● Work to do
Using the data beneath this instruction, retype only the lines from the one that contains "failed = [item.Label" down to the one that contains "point = shown.matrix_world", both included, exactly as they appear.
· · · · ·
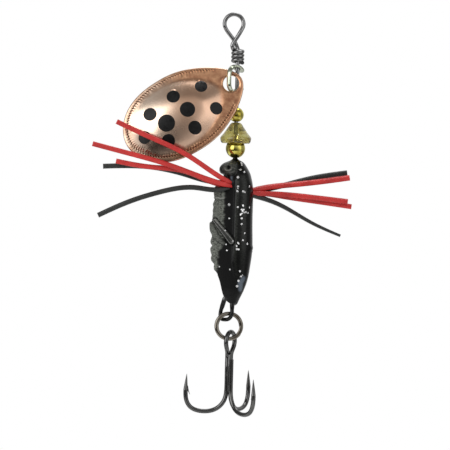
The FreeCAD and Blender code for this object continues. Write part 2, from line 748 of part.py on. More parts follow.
shaft = make_shaft_wire()
make_clevis()
make_blade()
make_round_bead("upper_bead", "upper_bead_diameter", upper_bead_centre)
make_bell_bead()
make_round_bead("lower_bead", "lower_bead_diameter", lower_bead_centre)
make_insect_body(shaft)
for place, (leg_name, (near_points, far_points)) in enumerate(LEGS.items()):
    make_leg(leg_name, place, near_points, far_points)
make_split_ring()
make_double_hook()
make_single_hook()
doc.recompute()

failed = [item.Label for item in doc.Objects if {"Invalid", "Error"} & set(item.State)]
if failed:
    raise RuntimeError(f"these objects failed to build: {failed}")
for part in parts:
    if part.Shape.isNull() or not part.Shape.isValid():
        raise RuntimeError(f"{part.Label} has no valid shape")
os.makedirs("parts", exist_ok=True)
for part in parts:
    part.Shape.exportStep(f"parts/{part.Label}.step")
    print(f"{part.Label}: {len(part.Shape.Solids)} solid(s), {part.Shape.Volume:.3f} mm3")
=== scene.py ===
"""An inline spinner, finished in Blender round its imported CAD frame.

Everything is in the frame's own place: Z runs up the shaft and the front faces -Y.
Sizes below are in millimetres and are turned into metres when a mesh is made.
"""
import functools
import math
import random

import bpy
import numpy as np
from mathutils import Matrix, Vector
from mathutils.geometry import delaunay_2d_cdt


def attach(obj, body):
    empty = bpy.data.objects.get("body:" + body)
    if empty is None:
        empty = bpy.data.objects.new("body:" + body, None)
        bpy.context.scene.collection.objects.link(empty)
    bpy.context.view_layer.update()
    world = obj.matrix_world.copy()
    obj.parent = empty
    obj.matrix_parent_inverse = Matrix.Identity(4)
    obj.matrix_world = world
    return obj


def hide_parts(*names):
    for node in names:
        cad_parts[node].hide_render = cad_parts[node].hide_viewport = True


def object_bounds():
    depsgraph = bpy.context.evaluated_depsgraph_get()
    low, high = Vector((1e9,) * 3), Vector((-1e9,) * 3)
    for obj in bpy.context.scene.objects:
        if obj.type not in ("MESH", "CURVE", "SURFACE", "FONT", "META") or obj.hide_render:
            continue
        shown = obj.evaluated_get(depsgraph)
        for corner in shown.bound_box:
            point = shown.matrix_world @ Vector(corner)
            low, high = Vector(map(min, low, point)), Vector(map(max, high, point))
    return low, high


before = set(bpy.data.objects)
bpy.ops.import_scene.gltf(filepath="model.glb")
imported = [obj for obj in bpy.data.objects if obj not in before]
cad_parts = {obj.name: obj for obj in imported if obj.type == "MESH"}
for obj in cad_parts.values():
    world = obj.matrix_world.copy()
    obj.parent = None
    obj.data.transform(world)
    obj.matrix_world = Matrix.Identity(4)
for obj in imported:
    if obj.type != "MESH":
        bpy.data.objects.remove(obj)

MM = 0.001
CAD_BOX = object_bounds()


# ---------------------------------------------------------------- vectors and curves

def vec(*numbers):
    return np.array(numbers, float)


UP = vec(0, 0, 1)


def unit(vector):
    return np.asarray(vector, float) / np.linalg.norm(vector)


def heading(degrees):
    """A level direction, counted from +X towards +Y."""
    angle = math.radians(degrees)
    return vec(math.cos(angle), math.sin(angle), 0.0)


def smooth_step(low, high, value):
    """0 below low, 1 above high, and a smooth rise between them."""
    share = np.clip((np.asarray(value, float) - low) / (high - low), 0, 1)
    return share * share * (3 - 2 * share)


def bell(value, centre, width):
    """A smooth bump, 1 at the centre and near 0 two widths away."""
    return np.exp(-((np.asarray(value, float) - centre) / width) ** 2)


def arc_lengths(points):
    """How far along a line each of its points is."""
    steps = np.linalg.norm(np.diff(points, axis=0), axis=1)
    return np.concatenate([[0.0], np.cumsum(steps)])


def arc(centre, across, down, angles):
    """Points on an arc through centre + across and centre + down, at angles in degrees."""
    return [centre + math.cos(angle) * across + math.sin(angle) * down
            for angle in np.radians(angles)]


def spline_bends(knots, values, closed):
    """Second derivatives of the cubic spline through values at knots."""
    count = len(knots)
    gaps = np.diff(knots)
    matrix = np.zeros((count, count))
    right = np.zeros((count, values.shape[1]))
    for k in range(1, count - 1):
        matrix[k, k - 1:k + 2] = gaps[k - 1], 2 * (gaps[k - 1] + gaps[k]), gaps[k]
        right[k] = 6 * ((values[k + 1] - values[k]) / gaps[k]
                        - (values[k] - values[k - 1]) / gaps[k - 1])
    if closed:
        matrix[0, [0, 1, -2]] = 2 * (gaps[0] + gaps[-1]), gaps[0], gaps[-1]
        right[0] = 6 * ((values[1] - values[0]) / gaps[0]
                        - (values[-1] - values[-2]) / gaps[-1])
        matrix[-1, [0, -1]] = 1, -1
    else:
        matrix[0, 0] = matrix[-1, -1] = 1
    return np.linalg.solve(matrix, right)


def spline(points, count, closed=False):
    """Evenly spaced points on a smooth curve through the given ones."""
    points = np.asarray(points, float)
    if closed:
        points = np.vstack([points, points[:1]])
    knots = arc_lengths(points)
    bends = spline_bends(knots, points, closed)
    fine = np.linspace(0, knots[-1], 40 * len(points))
    span = np.clip(np.searchsorted(knots, fine, side="right") - 1, 0, len(knots) - 2)
    gap = (knots[span + 1] - knots[span])[:, None]
    ahead = (fine - knots[span])[:, None]
    behind = gap - ahead
    curve = ((bends[span] * behind ** 3 + bends[span + 1] * ahead ** 3) / (6 * gap)
             + (points[span] / gap - bends[span] * gap / 6) * behind
             + (points[span + 1] / gap - bends[span + 1] * gap / 6) * ahead)
    return resampled(curve, count, closed)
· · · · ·
● Output below
failed = [item.Label for item in doc.Objects if {"Invalid", "Error"} & set(item.State)]
if failed:
    raise RuntimeError(f"these objects failed to build: {failed}")
for part in parts:
    if part.Shape.isNull() or not part.Shape.isValid():
        raise RuntimeError(f"{part.Label} has no valid shape")
os.makedirs("parts", exist_ok=True)
for part in parts:
    part.Shape.exportStep(f"parts/{part.Label}.step")
    print(f"{part.Label}: {len(part.Shape.Solids)} solid(s), {part.Shape.Volume:.3f} mm3")
=== scene.py ===
"""An inline spinner, finished in Blender round its imported CAD frame.

Everything is in the frame's own place: Z runs up the shaft and the front faces -Y.
Sizes below are in millimetres and are turned into metres when a mesh is made.
"""
import functools
import math
import random

import bpy
import numpy as np
from mathutils import Matrix, Vector
from mathutils.geometry import delaunay_2d_cdt


def attach(obj, body):
    empty = bpy.data.objects.get("body:" + body)
    if empty is None:
        empty = bpy.data.objects.new("body:" + body, None)
        bpy.context.scene.collection.objects.link(empty)
    bpy.context.view_layer.update()
    world = obj.matrix_world.copy()
    obj.parent = empty
    obj.matrix_parent_inverse = Matrix.Identity(4)
    obj.matrix_world = world
    return obj


def hide_parts(*names):
    for node in names:
        cad_parts[node].hide_render = cad_parts[node].hide_viewport = True


def object_bounds():
    depsgraph = bpy.context.evaluated_depsgraph_get()
    low, high = Vector((1e9,) * 3), Vector((-1e9,) * 3)
    for obj in bpy.context.scene.objects:
        if obj.type not in ("MESH", "CURVE", "SURFACE", "FONT", "META") or obj.hide_render:
            continue
        shown = obj.evaluated_get(depsgraph)
        for corner in shown.bound_box:
            point = shown.matrix_world @ Vector(corner)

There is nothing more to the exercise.